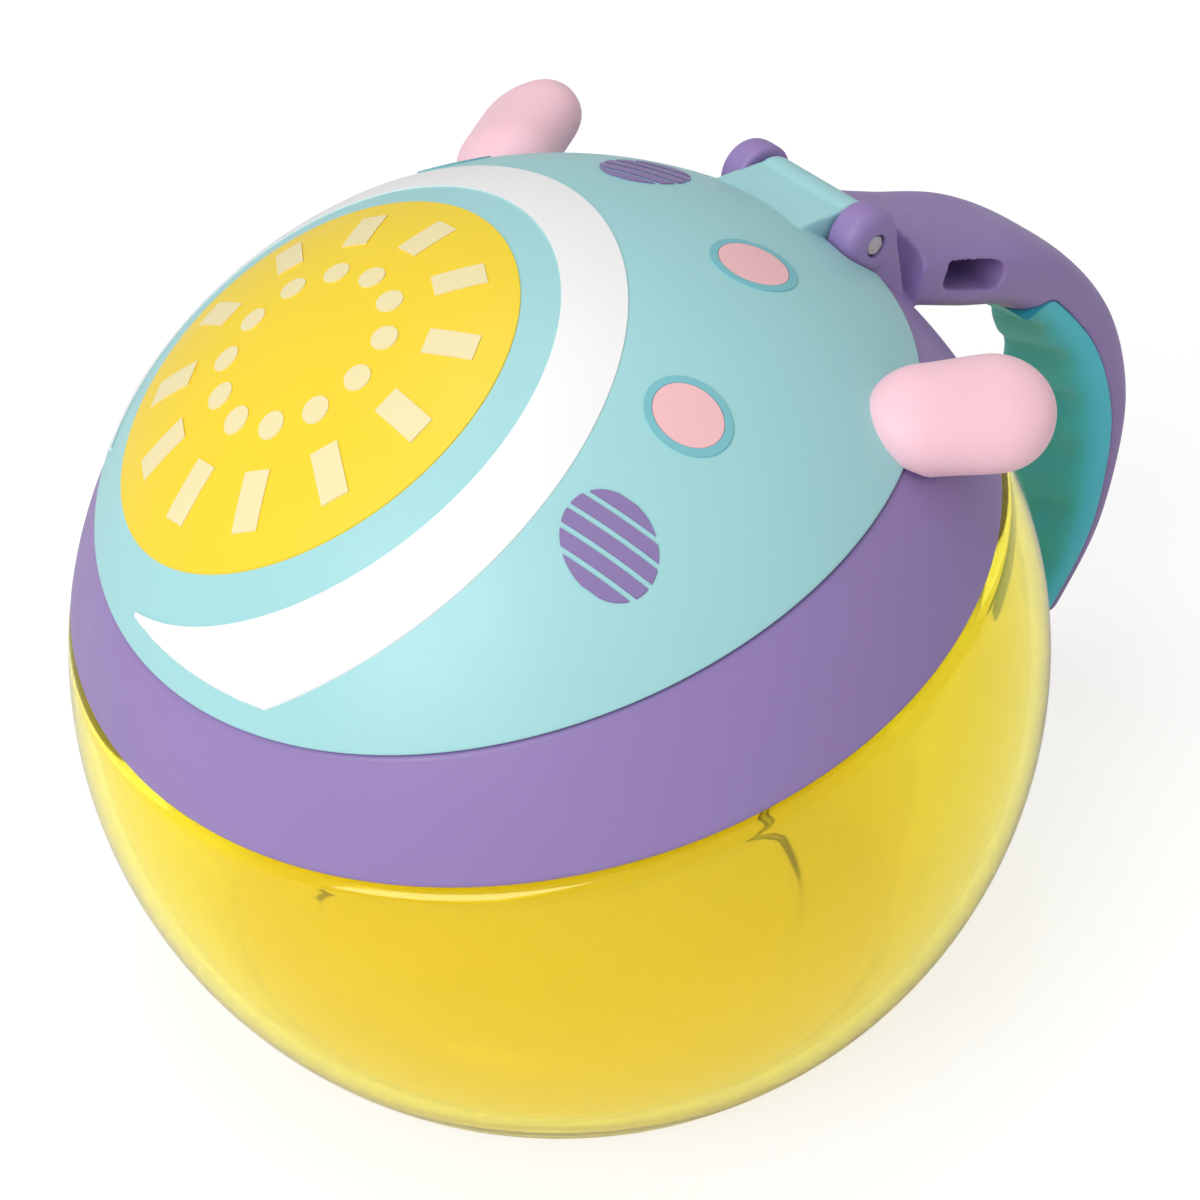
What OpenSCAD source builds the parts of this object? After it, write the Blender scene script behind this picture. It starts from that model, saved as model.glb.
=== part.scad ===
// Toddler snack container: a ball-shaped cup with a slanted, screw-on collar,
// soft flaps to reach through, a hinged lid and a soft-grip carrying hook.
// Origin: middle of the flat base. +Z up, -Y front, +Y the hinge and handle side.

/* [Ball] */
// Radius of the ball that bowl, collar and lid share
ball_r = 54; // [51:0.5:58]
// Radius of the flat base
base_r = 38.2; // [33:0.1:40]
// Rounding where the base meets the wall
base_round = 3; // [1:0.5:5]
// Wall of the bowl
bowl_wall = 2; // [1.6:0.1:2.6]
// Thickness of the bowl's floor
floor_t = 2.6; // [2:0.1:4]

/* [Opening and thread] */
// Forward slant of the bowl's opening
collar_tilt = 12.4; // [8:0.2:15]
// Height of the bowl's shoulder above the ball's middle, along the slanted axis
shoulder_h = 17.8; // [16:0.2:21]
// Height of the threaded neck above the shoulder
neck_rise = 5.4; // [4.6:0.1:6]
// How far the neck's inner wall stands in from the ball's radius
neck_inset = 14; // [13:0.1:15]
// Wall of the neck
neck_wall = 2; // [1.6:0.1:2.4]
// Height of the lowest neck rib above the shoulder
rib_lift = 2; // [1.8:0.1:2.2]
// Depth of a thread rib
rib_depth = 1.2; // [0.8:0.1:1.4]
// Height of a thread rib
rib_w = 1.2; // [1:0.1:1.4]
// Rise of the thread in one turn
thread_lead = 20; // [18:0.5:22]
// Number of thread starts
thread_starts = 6; // [6:1:6]
// Length of one thread rib round the neck, in degrees
rib_span = 36; // [28:2:38]
// Radial clearance between neck and collar
thread_gap = 0.4; // [0.3:0.05:0.6]
// Gap between the bowl's shoulder and the collar
seam_gap = 0.3; // [0.3:0.05:0.6]
// Rounding of the outer edges at the seams
seam_round = 0.8; // [0.4:0.1:1.8]

/* [Seal] */
// Thickness of the seal's flange
seal_t = 1; // [0.8:0.1:1.4]
// Depth of the seal's plug inside the neck
seal_plug = 2.4; // [1.5:0.1:3]
// Wall of the seal's plug
seal_wall = 1.4; // [1:0.1:1.8]
// Clearance round the seal
seal_gap = 0.1; // [0.05:0.05:0.2]

/* [Collar] */
// Forward slant of the lid's edge
lid_tilt = 13.5; // [13:0.1:14.5]
// Height of the collar's top above the ball's middle, along the lid's axis
collar_top = 32.5; // [32:0.1:33.5]
// Sag of the collar's top at its front and back, below its sides
edge_bow = 2.1; // [1.2:0.1:2.4]
// Width of the collar's rim round the recess that takes the lid's plug
rim_w = 4.52; // [4:0.02:5.2]
// Depth of that recess
recess_depth = 5; // [4.6:0.1:5.2]
// Width of the deck's ledge inside the recess
ledge_w = 4.6; // [3.8:0.1:6]

/* [Flaps] */
// Width of the soft ring between the deck's hole and the flap opening's sides
flap_ring_w = 7; // [6.6:0.1:8.6]
// Thickness of the soft flap ring and flaps
flap_t = 1.2; // [1:0.1:1.4]
// Number of flaps
flap_count = 6; // [6:1:6]
// Width of the slits between flaps, and round their roots
flap_slit = 0.6; // [0.4:0.1:1]
// Radius of the round hole where the flaps meet
flap_hole_r = 4; // [2:0.5:6]
// Depth of the lip that seats the flap ring in the deck
flap_lip = 1.6; // [1:0.1:2]

/* [Lid] */
// Wall of the lid's shell
lid_wall = 2.2; // [1.8:0.1:2.8]
// Height of the lid's surface over the ball's
lid_proud = 0.4; // [0.2:0.1:0.8]
// Gap between the lid's edge and the collar
lid_gap = 0.35; // [0.3:0.05:0.6]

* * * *

### DIRECTIVE
Write the listing out again, exactly as it reads.

### EXERCISE OUTPUT
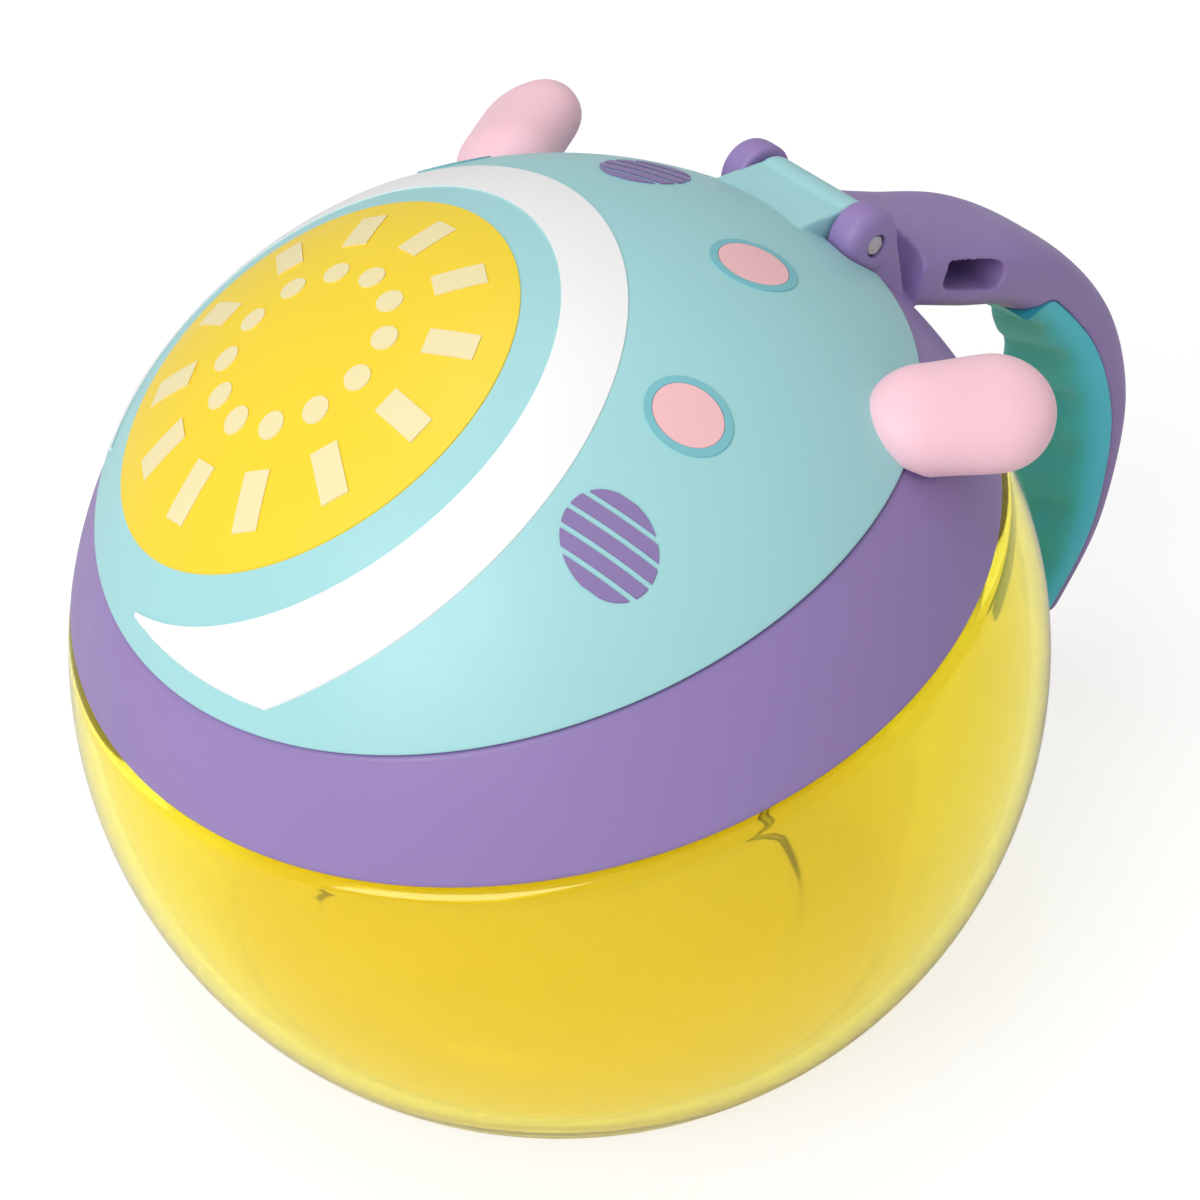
What OpenSCAD source builds the parts of this object? After it, write the Blender scene script behind this picture. It starts from that model, saved as model.glb.
=== part.scad ===
// Toddler snack container: a ball-shaped cup with a slanted, screw-on collar,
// soft flaps to reach through, a hinged lid and a soft-grip carrying hook.
// Origin: middle of the flat base. +Z up, -Y front, +Y the hinge and handle side.

/* [Ball] */
// Radius of the ball that bowl, collar and lid share
ball_r = 54; // [51:0.5:58]
// Radius of the flat base
base_r = 38.2; // [33:0.1:40]
// Rounding where the base meets the wall
base_round = 3; // [1:0.5:5]
// Wall of the bowl
bowl_wall = 2; // [1.6:0.1:2.6]
// Thickness of the bowl's floor
floor_t = 2.6; // [2:0.1:4]

/* [Opening and thread] */
// Forward slant of the bowl's opening
collar_tilt = 12.4; // [8:0.2:15]
// Height of the bowl's shoulder above the ball's middle, along the slanted axis
shoulder_h = 17.8; // [16:0.2:21]
// Height of the threaded neck above the shoulder
neck_rise = 5.4; // [4.6:0.1:6]
// How far the neck's inner wall stands in from the ball's radius
neck_inset = 14; // [13:0.1:15]
// Wall of the neck
neck_wall = 2; // [1.6:0.1:2.4]
// Height of the lowest neck rib above the shoulder
rib_lift = 2; // [1.8:0.1:2.2]
// Depth of a thread rib
rib_depth = 1.2; // [0.8:0.1:1.4]
// Height of a thread rib
rib_w = 1.2; // [1:0.1:1.4]
// Rise of the thread in one turn
thread_lead = 20; // [18:0.5:22]
// Number of thread starts
thread_starts = 6; // [6:1:6]
// Length of one thread rib round the neck, in degrees
rib_span = 36; // [28:2:38]
// Radial clearance between neck and collar
thread_gap = 0.4; // [0.3:0.05:0.6]
// Gap between the bowl's shoulder and the collar
seam_gap = 0.3; // [0.3:0.05:0.6]
// Rounding of the outer edges at the seams
seam_round = 0.8; // [0.4:0.1:1.8]

/* [Seal] */
// Thickness of the seal's flange
seal_t = 1; // [0.8:0.1:1.4]
// Depth of the seal's plug inside the neck
seal_plug = 2.4; // [1.5:0.1:3]
// Wall of the seal's plug
seal_wall = 1.4; // [1:0.1:1.8]
// Clearance round the seal
seal_gap = 0.1; // [0.05:0.05:0.2]

/* [Collar] */
// Forward slant of the lid's edge
lid_tilt = 13.5; // [13:0.1:14.5]
// Height of the collar's top above the ball's middle, along the lid's axis
collar_top = 32.5; // [32:0.1:33.5]
// Sag of the collar's top at its front and back, below its sides
edge_bow = 2.1; // [1.2:0.1:2.4]
// Width of the collar's rim round the recess that takes the lid's plug
rim_w = 4.52; // [4:0.02:5.2]
// Depth of that recess
recess_depth = 5; // [4.6:0.1:5.2]
// Width of the deck's ledge inside the recess
ledge_w = 4.6; // [3.8:0.1:6]

/* [Flaps] */
// Width of the soft ring between the deck's hole and the flap opening's sides
flap_ring_w = 7; // [6.6:0.1:8.6]
// Thickness of the soft flap ring and flaps
flap_t = 1.2; // [1:0.1:1.4]
// Number of flaps
flap_count = 6; // [6:1:6]
// Width of the slits between flaps, and round their roots
flap_slit = 0.6; // [0.4:0.1:1]
// Radius of the round hole where the flaps meet
flap_hole_r = 4; // [2:0.5:6]
// Depth of the lip that seats the flap ring in the deck
flap_lip = 1.6; // [1:0.1:2]

/* [Lid] */
// Wall of the lid's shell
lid_wall = 2.2; // [1.8:0.1:2.8]
// Height of the lid's surface over the ball's
lid_proud = 0.4; // [0.2:0.1:0.8]
// Gap between the lid's edge and the collar
lid_gap = 0.35; // [0.3:0.05:0.6]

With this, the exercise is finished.